Work instructions
Will you return, word for word, only the lines from the top of the data below down to and including the one with "return math.exp(-(x / width) ** 2)"?

# # # # #

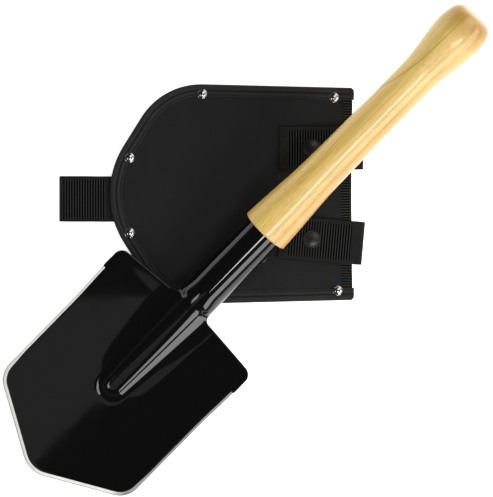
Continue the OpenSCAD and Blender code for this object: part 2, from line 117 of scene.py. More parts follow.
# The tip lies on the ground and the socket rests on the rivet by the sheath's edge
lay_tilt = math.asin((tape_top + RIVET_H + REST_GAP + SOCKET_R + SOCKET_DROP - TIP_Z) / REST_S)
shovel_frame = moved(TIP_X, TIP_Y, TIP_Z) @ Matrix.Rotation(-lay_tilt, 4, "Y")
socket_frame = shovel_frame @ moved(0, 0, -SOCKET_DROP)


# ---------- small helpers

def clamp(x, low=0.0, high=1.0):
    return min(high, max(low, x))


def smooth(x):
    u = clamp(x)
    return u * u * (3 - 2 * u)


def mixed(a, b, k):
    return a + (b - a) * k


def bell(x, width):
    return math.exp(-(x / width) ** 2)


def grid_faces(rows, cols, first=0, ring=False):
    """Quads of a grid of rows x cols vertices; ring joins each row's end to its start."""
    quads = []
    for i in range(rows - 1):
        for j in range(cols if ring else cols - 1):
            k = (j + 1) % cols
            quads.append((first + i * cols + j, first + i * cols + k,
                          first + (i + 1) * cols + k, first + (i + 1) * cols + j))
    return quads


def mesh_object(name, verts, faces, materials, place, sharp=40.0, indices=None, marks=None):
    """A mesh from points in millimetres, smooth but for edges sharper than the angle.

    The place is worked into the points, so that every object sits at the origin. The
    marks are a position along, across and above a strip of webbing for each point.
    """
    mesh = bpy.data.meshes.new(name)
    mesh.from_pydata([place @ (Vector(v) * MM) for v in verts], [], faces)
    if indices:
        mesh.polygons.foreach_set("material_index", indices)
    if marks:
        mark = mesh.attributes.new("strip", "FLOAT_VECTOR", "POINT")
        mark.data.foreach_set("vector", [c for m in marks for c in m])
    work = bmesh.new()
    work.from_mesh(mesh)
    bmesh.ops.remove_doubles(work, verts=work.verts, dist=1e-6)
    bmesh.ops.recalc_face_normals(work, faces=work.faces)
    work.to_mesh(mesh)
    work.free()
    mesh.shade_smooth()
    mesh.set_sharp_from_angle(angle=math.radians(sharp))
    for material in materials:
        mesh.materials.append(material)
    return in_scene(name, mesh)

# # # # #

Reply
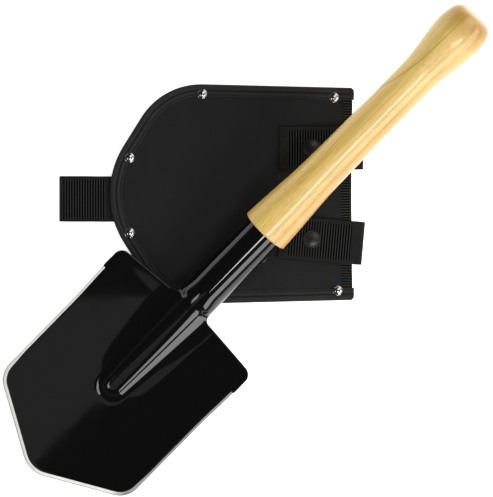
Continue the OpenSCAD and Blender code for this object: part 2, from line 117 of scene.py. More parts follow.
# The tip lies on the ground and the socket rests on the rivet by the sheath's edge
lay_tilt = math.asin((tape_top + RIVET_H + REST_GAP + SOCKET_R + SOCKET_DROP - TIP_Z) / REST_S)
shovel_frame = moved(TIP_X, TIP_Y, TIP_Z) @ Matrix.Rotation(-lay_tilt, 4, "Y")
socket_frame = shovel_frame @ moved(0, 0, -SOCKET_DROP)


# ---------- small helpers

def clamp(x, low=0.0, high=1.0):
    return min(high, max(low, x))


def smooth(x):
    u = clamp(x)
    return u * u * (3 - 2 * u)


def mixed(a, b, k):
    return a + (b - a) * k


def bell(x, width):
    return math.exp(-(x / width) ** 2)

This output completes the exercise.